William Matthews said that in every real poem, someone’s heart is breaking. Some of the most heartbreaking poems in this volume have to do with his rejection by his own mother, as in the poem “Under the Grates,” in which he keeps faith with “the desolate . . . in subway cars,” counting among those who disliked him “lovers and my mother./ I think of them with a sob and permanent dismay.” Other heartbreakers, such as “What Good Did My Own Good Do Me,” deal with the subject of molestation, although more obliquely, ending, “I knew I had a fatal crack/ I squirmed away from touch.” The poem “The Angel Departs” opens:
Now every creak and whimper of light molests me in an ancient bed
I read this metaphorically, until I listened to the excellent CD of Marbrook reading the volume: Here Marbrook provides explanatory headnotes, as at a reading, that clarify some of the more difficult poems, such as this one. He also writes (and, again, speaks utterly unabashedly) about nervous breakdown, which is not unusual among survivors of abuse and neglect, in poems such as “The Men’s Room.” But he also seems to have come to terms completely with all the difficulties of his youth; at the terrifically moving end of “Autobiography,” he admits that he put himself “in harm’s way” as “the safest place” for an unwanted child, in a magical bid for rescue:
There my father, coming to his senses, could come to find me. He never did, but late in life I found his child cowering in a corner and picked him up and calmed him.
He seems to have healed himself so profoundly that he becomes able to write about his mother, Juanita Guccione, with love and respect, in poems such as “Exile” and “A Sixty-Bag Departure”; one of her paintings provides the book’s cover art, and Marbrook continues to strive to find her work the audience it deserves.

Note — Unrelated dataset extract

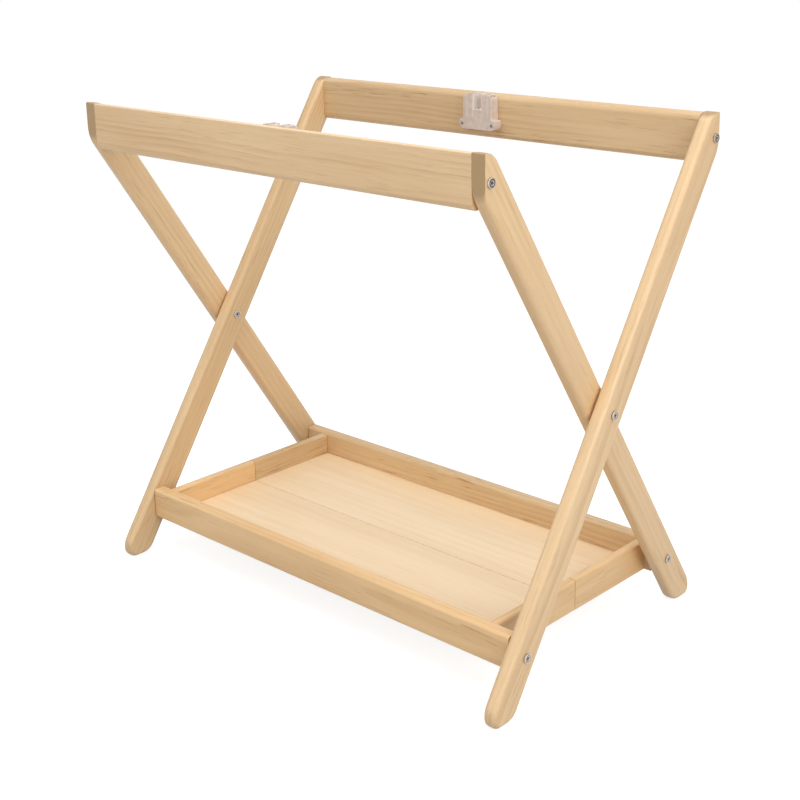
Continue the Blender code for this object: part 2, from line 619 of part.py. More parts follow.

Marbrook looks at the U.S., specifically post 9/11 (when he began writing poetry again after a hiatus of many decades), with its xenophobia enflamed, and, indeed, looks at all of Western culture, from his unique position, his “advanced degree in bastardy,” as he calls it in “Sinistral.” In this lovely poem he states:
I am to the left of belonging, forlorn, bereft and looking in. Some are conceived under stars, I was conceived under stairs.
And also, “There is only my djinni to lead me/ through the loud exhibitionism of the world.” He has spent much of his lifetime researching Arab history, and critiques our hegemonic view that writes out Arab influence, such as the zero, born out of India by Arabs, in Marbrook’s view, as a necessary corrective to the Greeks’ fixation on form, as he writes in “Profanity.” Some of the most beautiful poems spring from this deeply imagined sense of his fatherland; in “Escape Route,” for example, he imagines, to save his sanity, “a Moorish garden in al-Andalus/ where an old man is watching/ aspens write on walls.”

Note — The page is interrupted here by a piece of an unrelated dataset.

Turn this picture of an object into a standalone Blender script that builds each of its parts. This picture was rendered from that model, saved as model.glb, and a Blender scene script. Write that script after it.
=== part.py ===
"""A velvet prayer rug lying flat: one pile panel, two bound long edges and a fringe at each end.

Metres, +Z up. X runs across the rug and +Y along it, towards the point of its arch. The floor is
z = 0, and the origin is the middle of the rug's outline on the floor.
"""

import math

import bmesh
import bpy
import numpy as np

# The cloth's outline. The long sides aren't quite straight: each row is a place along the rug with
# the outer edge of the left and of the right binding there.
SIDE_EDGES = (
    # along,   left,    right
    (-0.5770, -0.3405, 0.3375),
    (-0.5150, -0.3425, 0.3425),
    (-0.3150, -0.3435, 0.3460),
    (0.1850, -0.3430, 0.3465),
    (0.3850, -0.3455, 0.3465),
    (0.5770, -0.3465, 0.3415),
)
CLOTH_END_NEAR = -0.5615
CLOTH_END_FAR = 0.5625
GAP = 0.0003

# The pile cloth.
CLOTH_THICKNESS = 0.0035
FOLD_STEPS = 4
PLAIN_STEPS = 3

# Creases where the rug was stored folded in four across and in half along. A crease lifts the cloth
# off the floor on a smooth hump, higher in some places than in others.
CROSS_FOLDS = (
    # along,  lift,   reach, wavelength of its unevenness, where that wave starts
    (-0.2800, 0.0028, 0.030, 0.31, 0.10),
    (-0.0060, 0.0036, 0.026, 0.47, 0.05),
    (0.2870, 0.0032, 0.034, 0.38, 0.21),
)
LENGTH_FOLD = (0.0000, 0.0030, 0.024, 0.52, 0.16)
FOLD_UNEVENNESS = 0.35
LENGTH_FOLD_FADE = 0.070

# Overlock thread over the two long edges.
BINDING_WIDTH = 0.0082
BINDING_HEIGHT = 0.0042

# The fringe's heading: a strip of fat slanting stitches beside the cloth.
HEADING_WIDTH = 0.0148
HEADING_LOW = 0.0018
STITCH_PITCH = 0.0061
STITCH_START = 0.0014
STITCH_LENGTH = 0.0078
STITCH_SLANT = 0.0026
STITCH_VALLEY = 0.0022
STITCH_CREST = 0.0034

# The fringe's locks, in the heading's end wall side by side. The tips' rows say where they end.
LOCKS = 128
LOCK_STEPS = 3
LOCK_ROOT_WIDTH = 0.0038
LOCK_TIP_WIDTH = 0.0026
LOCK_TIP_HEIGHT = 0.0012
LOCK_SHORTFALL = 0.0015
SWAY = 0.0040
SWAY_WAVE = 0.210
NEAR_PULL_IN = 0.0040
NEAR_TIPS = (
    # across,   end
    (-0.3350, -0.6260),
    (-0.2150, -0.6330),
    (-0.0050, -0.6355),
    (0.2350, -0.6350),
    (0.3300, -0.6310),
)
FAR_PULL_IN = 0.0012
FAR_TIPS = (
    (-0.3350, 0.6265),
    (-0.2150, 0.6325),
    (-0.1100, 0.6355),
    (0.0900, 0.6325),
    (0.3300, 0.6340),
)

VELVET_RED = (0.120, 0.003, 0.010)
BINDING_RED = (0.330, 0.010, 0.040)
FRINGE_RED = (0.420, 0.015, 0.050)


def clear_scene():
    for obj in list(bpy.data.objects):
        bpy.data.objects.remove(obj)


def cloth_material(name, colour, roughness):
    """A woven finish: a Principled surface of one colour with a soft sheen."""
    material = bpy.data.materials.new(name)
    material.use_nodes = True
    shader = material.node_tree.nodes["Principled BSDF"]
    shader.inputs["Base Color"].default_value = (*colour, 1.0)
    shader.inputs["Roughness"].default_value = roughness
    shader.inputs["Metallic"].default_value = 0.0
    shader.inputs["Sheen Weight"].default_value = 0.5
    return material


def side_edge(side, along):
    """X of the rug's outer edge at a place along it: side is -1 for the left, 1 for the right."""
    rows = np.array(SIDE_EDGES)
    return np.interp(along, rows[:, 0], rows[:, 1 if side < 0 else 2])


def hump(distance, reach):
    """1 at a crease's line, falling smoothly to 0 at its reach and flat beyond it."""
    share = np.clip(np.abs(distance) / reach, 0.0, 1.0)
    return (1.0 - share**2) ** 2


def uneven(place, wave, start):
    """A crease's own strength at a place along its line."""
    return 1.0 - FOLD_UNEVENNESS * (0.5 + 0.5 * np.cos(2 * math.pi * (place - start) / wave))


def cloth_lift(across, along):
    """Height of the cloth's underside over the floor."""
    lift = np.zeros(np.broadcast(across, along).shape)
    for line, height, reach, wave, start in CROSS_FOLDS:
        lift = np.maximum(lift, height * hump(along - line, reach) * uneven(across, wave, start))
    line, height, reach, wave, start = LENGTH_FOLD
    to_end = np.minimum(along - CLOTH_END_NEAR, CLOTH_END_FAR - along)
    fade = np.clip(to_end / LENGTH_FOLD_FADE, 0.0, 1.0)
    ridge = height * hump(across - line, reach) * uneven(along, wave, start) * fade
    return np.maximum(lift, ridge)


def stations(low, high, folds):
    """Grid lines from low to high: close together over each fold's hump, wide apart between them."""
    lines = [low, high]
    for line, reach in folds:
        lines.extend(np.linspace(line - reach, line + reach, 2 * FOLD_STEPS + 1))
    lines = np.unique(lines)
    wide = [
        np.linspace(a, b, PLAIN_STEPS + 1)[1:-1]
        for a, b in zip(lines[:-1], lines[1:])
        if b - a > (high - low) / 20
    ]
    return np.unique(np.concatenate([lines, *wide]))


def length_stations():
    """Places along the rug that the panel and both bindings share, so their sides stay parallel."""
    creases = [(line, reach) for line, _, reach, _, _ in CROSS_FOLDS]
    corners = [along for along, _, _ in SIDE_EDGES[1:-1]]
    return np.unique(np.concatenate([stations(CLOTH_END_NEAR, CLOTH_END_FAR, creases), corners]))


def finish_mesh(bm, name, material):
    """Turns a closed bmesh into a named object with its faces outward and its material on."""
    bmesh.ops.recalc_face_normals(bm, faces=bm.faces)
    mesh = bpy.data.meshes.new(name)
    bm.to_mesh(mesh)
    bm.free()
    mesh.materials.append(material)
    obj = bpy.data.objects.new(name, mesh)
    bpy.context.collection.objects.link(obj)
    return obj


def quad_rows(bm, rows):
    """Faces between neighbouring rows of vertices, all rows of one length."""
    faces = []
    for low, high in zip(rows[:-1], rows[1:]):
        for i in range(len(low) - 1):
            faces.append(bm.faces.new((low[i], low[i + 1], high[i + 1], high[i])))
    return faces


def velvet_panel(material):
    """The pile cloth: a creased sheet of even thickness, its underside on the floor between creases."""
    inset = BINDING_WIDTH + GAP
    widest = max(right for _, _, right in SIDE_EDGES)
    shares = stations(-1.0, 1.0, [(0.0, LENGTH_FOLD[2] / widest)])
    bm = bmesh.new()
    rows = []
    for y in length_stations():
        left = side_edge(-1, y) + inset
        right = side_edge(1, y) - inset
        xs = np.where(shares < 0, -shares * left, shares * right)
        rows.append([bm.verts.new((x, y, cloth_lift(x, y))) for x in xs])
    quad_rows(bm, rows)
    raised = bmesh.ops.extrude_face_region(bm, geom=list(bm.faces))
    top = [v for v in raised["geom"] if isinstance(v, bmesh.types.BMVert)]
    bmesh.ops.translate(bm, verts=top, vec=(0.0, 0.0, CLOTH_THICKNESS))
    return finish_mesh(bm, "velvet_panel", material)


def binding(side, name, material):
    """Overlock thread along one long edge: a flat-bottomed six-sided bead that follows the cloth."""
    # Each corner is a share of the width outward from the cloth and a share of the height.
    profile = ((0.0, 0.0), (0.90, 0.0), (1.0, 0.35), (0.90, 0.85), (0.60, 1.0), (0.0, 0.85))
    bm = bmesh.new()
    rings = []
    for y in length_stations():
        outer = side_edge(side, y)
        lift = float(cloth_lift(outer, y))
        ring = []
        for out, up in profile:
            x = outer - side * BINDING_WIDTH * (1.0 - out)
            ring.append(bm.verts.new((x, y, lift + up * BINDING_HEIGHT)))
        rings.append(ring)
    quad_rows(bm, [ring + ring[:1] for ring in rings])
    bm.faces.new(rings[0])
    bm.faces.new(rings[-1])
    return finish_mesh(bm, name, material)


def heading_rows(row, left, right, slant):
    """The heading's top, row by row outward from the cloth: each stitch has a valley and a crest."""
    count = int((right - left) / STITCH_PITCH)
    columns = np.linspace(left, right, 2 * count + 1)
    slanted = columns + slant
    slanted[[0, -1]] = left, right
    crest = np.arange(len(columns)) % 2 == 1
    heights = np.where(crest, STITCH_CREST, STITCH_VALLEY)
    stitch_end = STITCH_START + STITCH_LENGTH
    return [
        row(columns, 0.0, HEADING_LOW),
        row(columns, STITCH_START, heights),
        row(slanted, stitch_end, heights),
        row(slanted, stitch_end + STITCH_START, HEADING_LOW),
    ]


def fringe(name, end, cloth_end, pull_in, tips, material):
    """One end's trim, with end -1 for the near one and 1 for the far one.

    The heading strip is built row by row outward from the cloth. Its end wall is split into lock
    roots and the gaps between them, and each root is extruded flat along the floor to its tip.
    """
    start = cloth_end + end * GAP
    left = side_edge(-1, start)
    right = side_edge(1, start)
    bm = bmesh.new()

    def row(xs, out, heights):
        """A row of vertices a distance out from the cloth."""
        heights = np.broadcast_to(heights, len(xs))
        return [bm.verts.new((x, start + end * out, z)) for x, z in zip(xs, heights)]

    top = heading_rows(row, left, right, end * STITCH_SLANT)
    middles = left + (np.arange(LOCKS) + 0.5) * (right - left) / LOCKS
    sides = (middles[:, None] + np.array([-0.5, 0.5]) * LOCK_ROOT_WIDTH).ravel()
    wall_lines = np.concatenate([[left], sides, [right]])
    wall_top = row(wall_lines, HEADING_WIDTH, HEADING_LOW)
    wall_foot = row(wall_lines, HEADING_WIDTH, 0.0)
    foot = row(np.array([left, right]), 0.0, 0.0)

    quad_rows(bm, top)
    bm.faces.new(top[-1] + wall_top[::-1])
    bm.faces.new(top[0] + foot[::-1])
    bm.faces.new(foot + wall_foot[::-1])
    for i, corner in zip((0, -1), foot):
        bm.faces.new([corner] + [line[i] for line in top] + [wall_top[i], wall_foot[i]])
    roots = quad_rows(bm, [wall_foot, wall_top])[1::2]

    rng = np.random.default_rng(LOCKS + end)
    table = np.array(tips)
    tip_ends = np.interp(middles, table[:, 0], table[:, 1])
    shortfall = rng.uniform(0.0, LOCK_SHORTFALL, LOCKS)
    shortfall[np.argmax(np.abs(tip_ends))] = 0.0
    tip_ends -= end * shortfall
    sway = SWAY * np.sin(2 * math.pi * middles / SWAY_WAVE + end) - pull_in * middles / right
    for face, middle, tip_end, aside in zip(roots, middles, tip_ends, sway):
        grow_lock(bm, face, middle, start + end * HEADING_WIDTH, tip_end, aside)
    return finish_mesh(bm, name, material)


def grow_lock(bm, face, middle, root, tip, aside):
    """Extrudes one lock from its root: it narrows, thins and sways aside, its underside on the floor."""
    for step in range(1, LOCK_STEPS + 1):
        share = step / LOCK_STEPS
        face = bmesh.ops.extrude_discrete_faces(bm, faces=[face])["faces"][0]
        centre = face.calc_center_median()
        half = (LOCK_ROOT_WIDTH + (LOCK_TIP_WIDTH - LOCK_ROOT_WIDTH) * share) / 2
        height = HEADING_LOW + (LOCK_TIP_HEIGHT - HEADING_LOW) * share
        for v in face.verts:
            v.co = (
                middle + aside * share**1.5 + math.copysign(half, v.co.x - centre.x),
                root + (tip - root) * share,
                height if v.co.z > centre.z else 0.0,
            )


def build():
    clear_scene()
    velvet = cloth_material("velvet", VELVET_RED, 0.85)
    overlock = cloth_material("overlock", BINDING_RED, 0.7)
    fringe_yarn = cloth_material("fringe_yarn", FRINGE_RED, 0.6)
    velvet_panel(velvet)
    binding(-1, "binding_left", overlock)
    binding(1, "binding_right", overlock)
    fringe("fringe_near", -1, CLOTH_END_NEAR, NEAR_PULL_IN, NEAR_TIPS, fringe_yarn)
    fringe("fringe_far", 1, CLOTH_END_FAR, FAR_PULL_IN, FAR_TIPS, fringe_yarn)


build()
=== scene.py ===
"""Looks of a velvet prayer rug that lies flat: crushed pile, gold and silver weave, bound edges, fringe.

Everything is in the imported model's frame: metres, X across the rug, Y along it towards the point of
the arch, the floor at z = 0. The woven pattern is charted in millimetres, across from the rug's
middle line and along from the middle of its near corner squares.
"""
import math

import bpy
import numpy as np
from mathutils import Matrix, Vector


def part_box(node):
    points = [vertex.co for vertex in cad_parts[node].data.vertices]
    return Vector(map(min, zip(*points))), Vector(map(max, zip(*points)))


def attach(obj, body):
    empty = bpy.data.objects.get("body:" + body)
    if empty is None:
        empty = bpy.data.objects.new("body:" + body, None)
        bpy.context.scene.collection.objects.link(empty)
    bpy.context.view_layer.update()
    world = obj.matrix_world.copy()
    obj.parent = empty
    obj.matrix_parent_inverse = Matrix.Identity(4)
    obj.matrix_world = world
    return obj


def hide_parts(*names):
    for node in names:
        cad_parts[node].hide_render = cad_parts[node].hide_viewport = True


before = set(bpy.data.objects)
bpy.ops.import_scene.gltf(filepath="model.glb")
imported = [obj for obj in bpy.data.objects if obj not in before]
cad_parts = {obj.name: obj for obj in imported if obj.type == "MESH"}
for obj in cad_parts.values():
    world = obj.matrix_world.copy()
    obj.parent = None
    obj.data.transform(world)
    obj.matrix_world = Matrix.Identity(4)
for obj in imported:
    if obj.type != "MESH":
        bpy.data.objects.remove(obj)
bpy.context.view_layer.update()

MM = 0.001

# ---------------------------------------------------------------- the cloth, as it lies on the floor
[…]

But the poems are neither strictly political nor confessional; all of this personal and historic background gives the poems weight and gravitas, but it is not exactly what they are “about.” What makes these poems so marvelous is their light touch, their frequent “escape into the beautiful,” an elusive quality that makes you feel, just when you think you understand a poem, such as “The Memory of Sand,” that it is about something else entirely. Again like Dickinson’s, these short poems can be read over and over, making you feel on the verge of an understanding that finally eludes you. It is hard to analyze this magic, how Marbrook does exactly what he does. It is the sleight-of-hand of a seasoned magus. Although Far From Algiers won the Stan and Tom Wick Poetry Prize, which is for a first book, Marbrook is now 75, a retired newspaperman, who has clearly been thinking and writing hard throughout his long lifetime, to have acquired the wisdom to remind himself, as he does at the end of “The Flutes of the Djinn,” another favorite poem:
Make this gnosis your heart: Everything is a facet of the same jewel.
You will want to read this book over and over again, and, you may also want, as I did, to listen to the accompanying CD over and over, marveling each time at new facets of the jewel revealed as you turn the poems this way and that. Marbrook has written many other volumes of both poetry and prose over the past decade, and I look forward to seeing what comes next.